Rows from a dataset
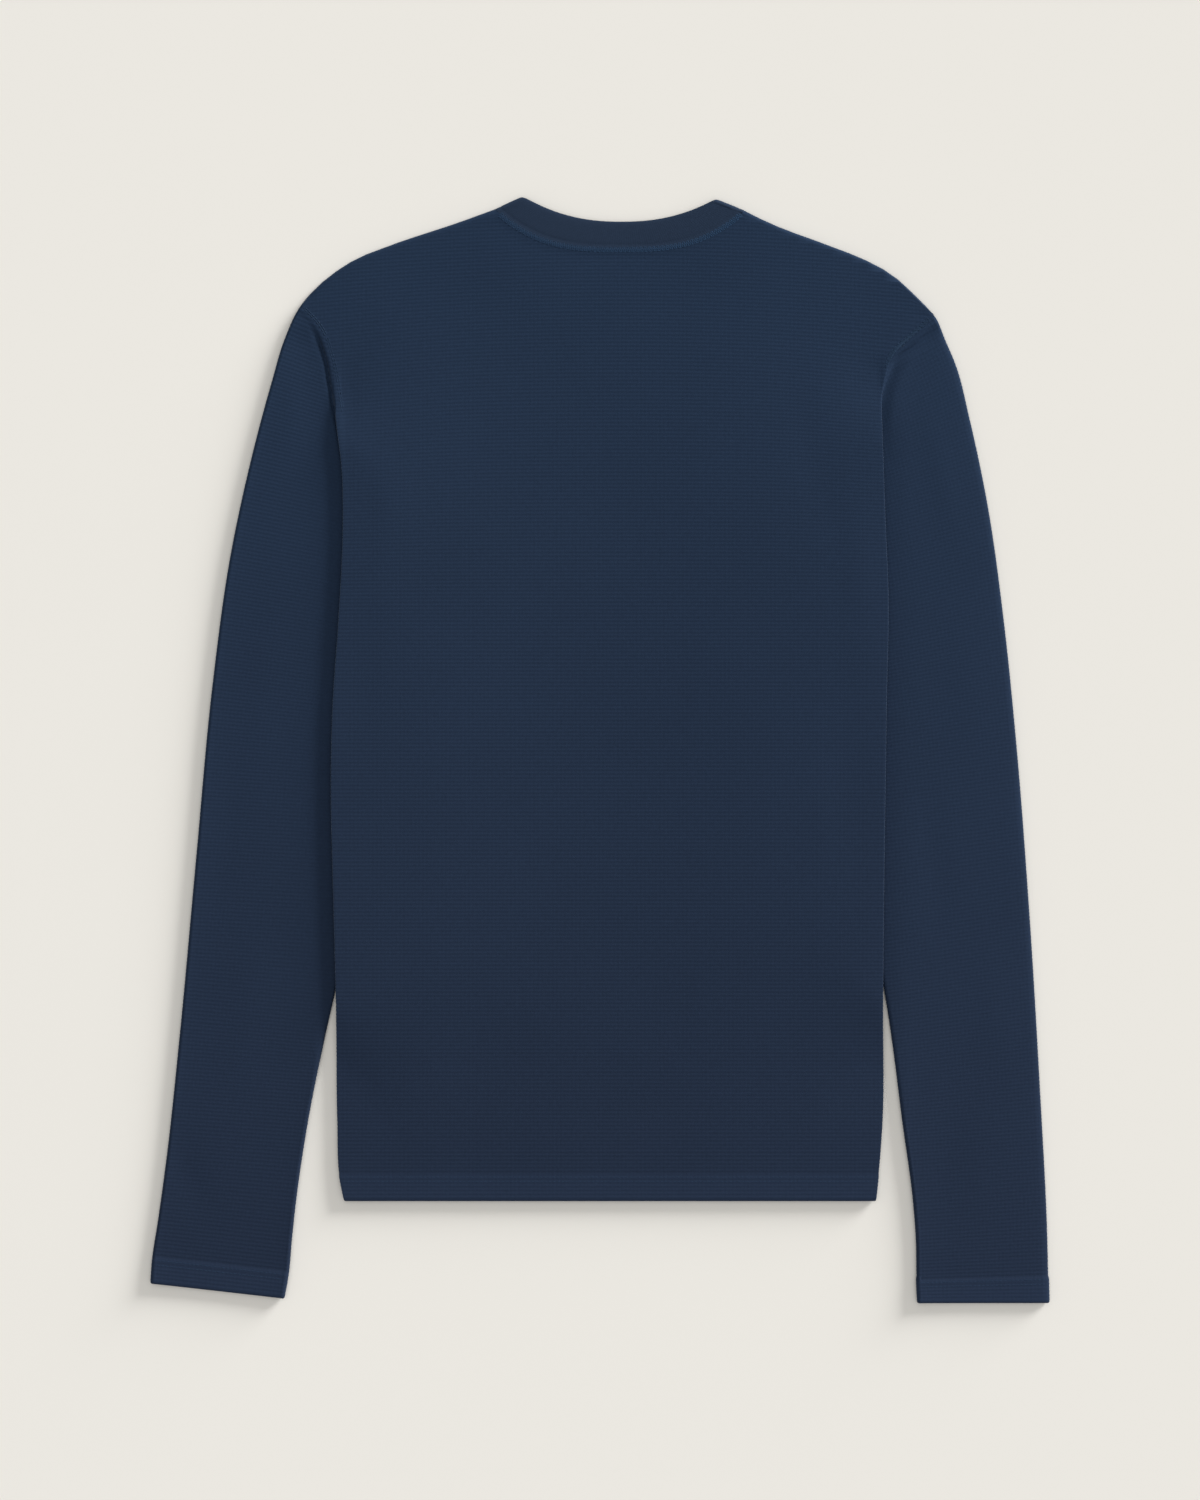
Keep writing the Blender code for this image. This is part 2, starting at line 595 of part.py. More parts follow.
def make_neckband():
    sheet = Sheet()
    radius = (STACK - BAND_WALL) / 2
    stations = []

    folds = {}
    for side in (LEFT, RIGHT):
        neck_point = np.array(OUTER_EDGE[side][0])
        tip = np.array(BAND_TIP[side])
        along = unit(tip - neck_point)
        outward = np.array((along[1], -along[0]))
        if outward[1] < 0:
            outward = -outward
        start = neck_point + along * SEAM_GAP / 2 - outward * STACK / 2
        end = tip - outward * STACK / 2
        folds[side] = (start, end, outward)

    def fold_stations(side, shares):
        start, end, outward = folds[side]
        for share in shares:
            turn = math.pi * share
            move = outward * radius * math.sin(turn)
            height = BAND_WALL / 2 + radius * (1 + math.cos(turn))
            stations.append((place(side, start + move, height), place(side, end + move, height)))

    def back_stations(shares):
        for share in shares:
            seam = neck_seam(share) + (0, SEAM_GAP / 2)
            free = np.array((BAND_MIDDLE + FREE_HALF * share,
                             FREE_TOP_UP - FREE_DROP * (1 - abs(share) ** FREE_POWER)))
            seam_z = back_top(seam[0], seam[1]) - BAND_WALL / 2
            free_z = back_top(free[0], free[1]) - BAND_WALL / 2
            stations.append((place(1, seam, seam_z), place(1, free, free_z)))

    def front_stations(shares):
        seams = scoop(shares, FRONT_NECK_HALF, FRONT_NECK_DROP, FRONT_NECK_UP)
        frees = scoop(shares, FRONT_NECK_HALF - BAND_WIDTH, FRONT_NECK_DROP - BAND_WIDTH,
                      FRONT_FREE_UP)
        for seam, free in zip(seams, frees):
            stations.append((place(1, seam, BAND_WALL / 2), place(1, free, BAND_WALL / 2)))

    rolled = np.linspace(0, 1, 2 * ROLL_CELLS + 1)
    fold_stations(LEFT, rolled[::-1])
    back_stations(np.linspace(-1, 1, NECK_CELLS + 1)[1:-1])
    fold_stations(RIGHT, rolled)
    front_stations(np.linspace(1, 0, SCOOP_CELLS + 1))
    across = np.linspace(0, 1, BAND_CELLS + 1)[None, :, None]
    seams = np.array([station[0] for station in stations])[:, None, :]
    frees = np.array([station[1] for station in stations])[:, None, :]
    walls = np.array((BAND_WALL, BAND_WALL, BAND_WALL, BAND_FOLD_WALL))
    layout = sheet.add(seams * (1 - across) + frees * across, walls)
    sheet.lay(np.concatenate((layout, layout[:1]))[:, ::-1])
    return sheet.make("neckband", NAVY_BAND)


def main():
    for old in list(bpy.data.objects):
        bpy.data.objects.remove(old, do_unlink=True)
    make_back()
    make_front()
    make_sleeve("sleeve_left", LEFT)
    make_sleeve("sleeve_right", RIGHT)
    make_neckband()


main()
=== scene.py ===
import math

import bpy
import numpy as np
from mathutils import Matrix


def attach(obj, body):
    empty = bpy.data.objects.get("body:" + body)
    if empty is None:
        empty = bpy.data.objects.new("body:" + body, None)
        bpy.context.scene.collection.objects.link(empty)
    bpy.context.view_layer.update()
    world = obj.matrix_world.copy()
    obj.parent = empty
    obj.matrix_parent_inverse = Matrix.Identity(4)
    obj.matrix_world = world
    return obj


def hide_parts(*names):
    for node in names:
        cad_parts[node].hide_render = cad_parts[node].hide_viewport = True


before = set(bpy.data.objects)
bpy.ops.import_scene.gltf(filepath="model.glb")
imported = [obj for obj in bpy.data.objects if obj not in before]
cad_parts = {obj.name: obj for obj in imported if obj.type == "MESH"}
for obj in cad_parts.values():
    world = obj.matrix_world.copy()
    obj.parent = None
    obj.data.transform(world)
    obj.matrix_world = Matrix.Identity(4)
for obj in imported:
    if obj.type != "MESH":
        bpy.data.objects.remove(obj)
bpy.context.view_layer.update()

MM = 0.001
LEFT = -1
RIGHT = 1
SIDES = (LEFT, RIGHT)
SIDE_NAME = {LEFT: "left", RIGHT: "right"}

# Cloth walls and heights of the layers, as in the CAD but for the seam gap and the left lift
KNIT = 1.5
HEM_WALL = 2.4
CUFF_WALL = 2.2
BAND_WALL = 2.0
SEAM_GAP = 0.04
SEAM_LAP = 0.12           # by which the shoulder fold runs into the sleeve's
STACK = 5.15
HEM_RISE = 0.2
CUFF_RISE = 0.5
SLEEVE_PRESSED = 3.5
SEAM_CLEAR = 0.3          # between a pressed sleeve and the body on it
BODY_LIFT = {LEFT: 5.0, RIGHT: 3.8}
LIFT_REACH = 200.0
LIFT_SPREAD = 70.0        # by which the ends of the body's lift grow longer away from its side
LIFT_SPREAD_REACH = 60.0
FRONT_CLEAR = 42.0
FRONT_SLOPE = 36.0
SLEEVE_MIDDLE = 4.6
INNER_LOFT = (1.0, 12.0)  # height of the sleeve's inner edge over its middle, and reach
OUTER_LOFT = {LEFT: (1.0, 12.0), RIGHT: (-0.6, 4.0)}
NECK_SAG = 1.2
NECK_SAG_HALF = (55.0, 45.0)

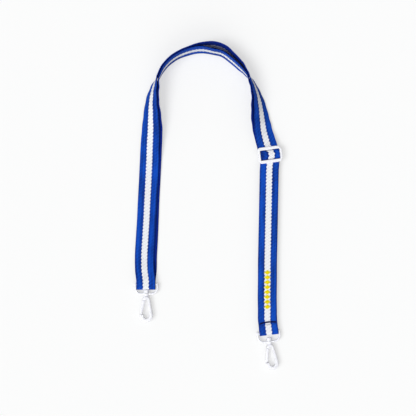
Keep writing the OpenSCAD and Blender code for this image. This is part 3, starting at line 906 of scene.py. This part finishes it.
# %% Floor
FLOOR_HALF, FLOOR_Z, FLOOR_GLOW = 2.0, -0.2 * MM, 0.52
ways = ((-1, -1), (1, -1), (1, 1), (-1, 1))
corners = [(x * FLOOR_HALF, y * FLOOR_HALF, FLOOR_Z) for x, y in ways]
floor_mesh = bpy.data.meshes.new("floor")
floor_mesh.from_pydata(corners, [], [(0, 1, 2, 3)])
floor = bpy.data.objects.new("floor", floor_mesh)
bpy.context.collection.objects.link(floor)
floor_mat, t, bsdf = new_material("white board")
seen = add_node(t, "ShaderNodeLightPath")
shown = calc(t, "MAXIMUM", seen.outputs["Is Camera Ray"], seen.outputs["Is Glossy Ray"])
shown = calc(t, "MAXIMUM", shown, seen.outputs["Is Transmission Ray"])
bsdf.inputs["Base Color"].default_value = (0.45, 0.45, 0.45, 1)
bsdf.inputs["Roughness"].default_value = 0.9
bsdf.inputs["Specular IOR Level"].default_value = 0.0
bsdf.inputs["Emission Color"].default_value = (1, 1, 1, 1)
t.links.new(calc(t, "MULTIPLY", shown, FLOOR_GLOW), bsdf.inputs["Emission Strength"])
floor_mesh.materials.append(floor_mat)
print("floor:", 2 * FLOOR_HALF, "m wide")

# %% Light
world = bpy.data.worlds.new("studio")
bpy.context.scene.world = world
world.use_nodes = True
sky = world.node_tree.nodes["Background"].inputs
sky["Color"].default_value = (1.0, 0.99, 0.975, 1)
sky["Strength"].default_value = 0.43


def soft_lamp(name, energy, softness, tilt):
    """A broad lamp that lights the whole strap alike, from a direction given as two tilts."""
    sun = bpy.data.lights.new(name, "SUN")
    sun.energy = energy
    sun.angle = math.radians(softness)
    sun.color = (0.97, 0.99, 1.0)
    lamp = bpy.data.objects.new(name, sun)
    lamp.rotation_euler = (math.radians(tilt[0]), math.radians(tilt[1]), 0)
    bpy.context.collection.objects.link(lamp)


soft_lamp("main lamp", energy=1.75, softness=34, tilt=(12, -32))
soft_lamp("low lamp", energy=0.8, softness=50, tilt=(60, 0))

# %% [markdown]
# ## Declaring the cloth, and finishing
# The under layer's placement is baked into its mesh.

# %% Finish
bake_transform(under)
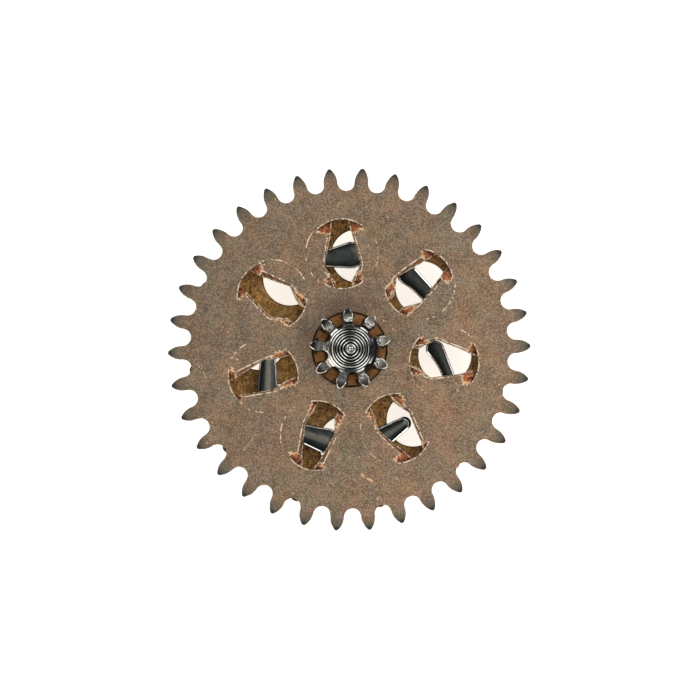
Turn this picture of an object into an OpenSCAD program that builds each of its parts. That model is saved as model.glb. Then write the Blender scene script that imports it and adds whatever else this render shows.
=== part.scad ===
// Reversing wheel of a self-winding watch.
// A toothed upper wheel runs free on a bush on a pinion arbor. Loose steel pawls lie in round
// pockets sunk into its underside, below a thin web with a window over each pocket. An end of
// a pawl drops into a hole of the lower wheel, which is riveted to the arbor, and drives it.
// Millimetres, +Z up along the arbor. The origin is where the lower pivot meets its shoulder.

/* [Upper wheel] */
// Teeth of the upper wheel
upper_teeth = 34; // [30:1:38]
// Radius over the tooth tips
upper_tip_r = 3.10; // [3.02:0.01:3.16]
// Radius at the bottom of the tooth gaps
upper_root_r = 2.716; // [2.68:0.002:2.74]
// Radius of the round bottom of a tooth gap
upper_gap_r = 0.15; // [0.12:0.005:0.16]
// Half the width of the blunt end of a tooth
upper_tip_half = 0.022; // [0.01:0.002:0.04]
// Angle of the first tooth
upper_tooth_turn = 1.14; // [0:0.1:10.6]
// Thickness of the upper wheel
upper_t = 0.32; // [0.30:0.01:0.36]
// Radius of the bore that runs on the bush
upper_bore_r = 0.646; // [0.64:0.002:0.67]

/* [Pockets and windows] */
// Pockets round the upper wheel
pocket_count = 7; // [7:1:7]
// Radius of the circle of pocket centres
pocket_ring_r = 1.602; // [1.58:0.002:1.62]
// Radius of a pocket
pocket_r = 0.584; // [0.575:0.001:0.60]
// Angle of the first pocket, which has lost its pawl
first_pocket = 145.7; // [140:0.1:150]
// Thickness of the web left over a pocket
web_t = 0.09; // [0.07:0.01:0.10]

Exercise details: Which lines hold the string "names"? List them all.

Task result:
def hide_parts(*names):
    for node in names:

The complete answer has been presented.